## [GOAL OF THE EXERCISE]
Would you transcribe all of the data exactly, down to the last character?

## [MATERIAL PROVIDED]
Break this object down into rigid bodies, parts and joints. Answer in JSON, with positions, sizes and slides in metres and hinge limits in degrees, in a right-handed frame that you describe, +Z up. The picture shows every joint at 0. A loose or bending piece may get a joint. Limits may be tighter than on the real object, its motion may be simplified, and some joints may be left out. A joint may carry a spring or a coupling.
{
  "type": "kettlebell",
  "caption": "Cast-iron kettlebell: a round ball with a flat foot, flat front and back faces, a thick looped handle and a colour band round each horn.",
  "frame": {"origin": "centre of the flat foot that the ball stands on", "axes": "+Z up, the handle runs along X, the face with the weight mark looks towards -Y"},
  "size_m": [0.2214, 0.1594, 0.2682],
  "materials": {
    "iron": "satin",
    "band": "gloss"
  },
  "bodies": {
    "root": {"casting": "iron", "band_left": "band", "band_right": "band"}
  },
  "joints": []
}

## [SOLUTION FOR THIS TASK]
Break this object down into rigid bodies, parts and joints. Answer in JSON, with positions, sizes and slides in metres and hinge limits in degrees, in a right-handed frame that you describe, +Z up. The picture shows every joint at 0. A loose or bending piece may get a joint. Limits may be tighter than on the real object, its motion may be simplified, and some joints may be left out. A joint may carry a spring or a coupling.
{
  "type": "kettlebell",
  "caption": "Cast-iron kettlebell: a round ball with a flat foot, flat front and back faces, a thick looped handle and a colour band round each horn.",
  "frame": {"origin": "centre of the flat foot that the ball stands on", "axes": "+Z up, the handle runs along X, the face with the weight mark looks towards -Y"},
  "size_m": [0.2214, 0.1594, 0.2682],
  "materials": {
    "iron": "satin",
    "band": "gloss"
  },
  "bodies": {
    "root": {"casting": "iron", "band_left": "band", "band_right": "band"}
  },
  "joints": []
}